A reasonable summary. Bonser did oversee our greatest years as a club. We could never have imagined attracting the likes of Merson, Samways, Corica, Junior and others to Walsall. His legacy ought to be a magnificent one, with a statue outside the stadium.

Instead, he will be remembered for one thing only - making his family very wealthy, at the expense of the football club he professed to love. More recent arguments about the pension fund being at arms’ length are disingenuous - he had ample opportunities to reunite the club and the freehold and he chose not to do so, but to follow a path of personal gain instead, leaving the club saddled with an unsustainable rent, which makes competing in even League Two difficult now.

5 Likes

I suspect that people who say that are only old enough to remember the later years of Wheldon’s time. We were in real trouble when he took over. He stabilised us, and had enough money over for some of our best-remembered players, as well as the cup runs.

5 Likes

And me i reckon hes been told he is off next week.

1 Like

You’re probably right. I think Wheldons last couple of years will always cloud his legacy. But I don’t think anybody could disbelieve it being a frustration with the council. Then it wasn’t just his last couple of years with us it was the year or two afterwards too. When he went to Blues, his puppets were still in charge at our place and one or two things in the lead up to Ramsden flying in smelt a bit/a lot. Blues allegedly needed £100,000 to survive and Walsall pay over £100,000 for their centre half who never kicks a ball for us. Hmmm. Our board sympathetic to the ground share etc etc. I guess the 1985-87 bit shouldn’t undermine the 1972-1984 work.

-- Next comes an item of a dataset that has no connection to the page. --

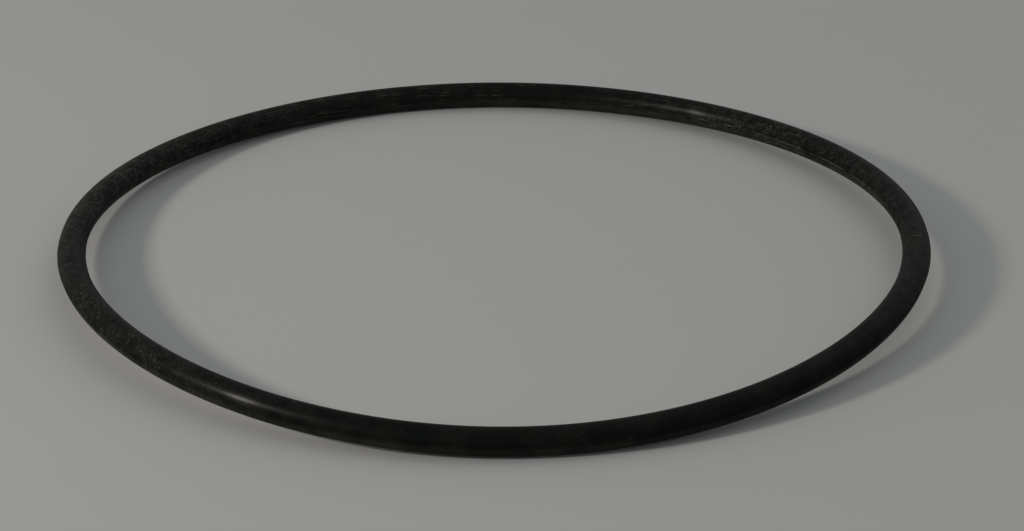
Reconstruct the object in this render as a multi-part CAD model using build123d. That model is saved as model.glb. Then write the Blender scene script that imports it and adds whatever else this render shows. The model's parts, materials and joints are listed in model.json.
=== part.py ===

And despite the posturing at the death we owned our own home. It was legally the property of the club and therefore morally the property of all of us.

Unlike how we sat when Bonser left us. We are all but insolvent with only paper assets and a huge albatross of a rent bill holding us back.

So on balance you are probably right.

2 Likes

I’d say so mate certainly came across like he knew what we’d all been through over the years and that brighter days are ahead but not with him doing it,I may be reading it wrong but that’s how it came across to me.

2 Likes

That’s how I read it too. The part where he says:

when asked for his message to the fans, he said: "My message to the fans is, you’ve got a great football club here.

He was talking in the past tense.

2 Likes

But he also says:
“We must treat this 100-year disappointment as a real positive reflection period.”

Which is very much present tense.

There were 2 division 3s in those days North and South. We finished bottom 3 years on the bounce. It was actually impossible to be in a worse position at that time. We relied on the old boys network to vote for us to remain in the league. I think most of them voted for us because it was an easy win for them for the next season.

2 Likes

Looks the bottom two got re-elected every season.

According to that, Gillingham weren’t re-elected in 1937-38.

Ah ok, I only looked at post WW2 seasons

Yeah, as I said I get that. It doesn’t change that this is the lowest we’ve finished, even if that was the lowest possible at the time:

@el_nombre

If you are saying Walsall finished 68th,

  1. where are you saying Oldham, winners of division 3 north finished?

  2. where are you saying Accrington Stanley, bottom club of division 3 north, finished?

When there was no automatic relegation from the 4th tier it was done by a process of re-election. Don’t we hold the record for the team re-elected most often?

We do in the days of division 3 north/south.

Hartlepool do for division 4

1 Like

Same level :+1: 68th at best. You missed that bit. Remember?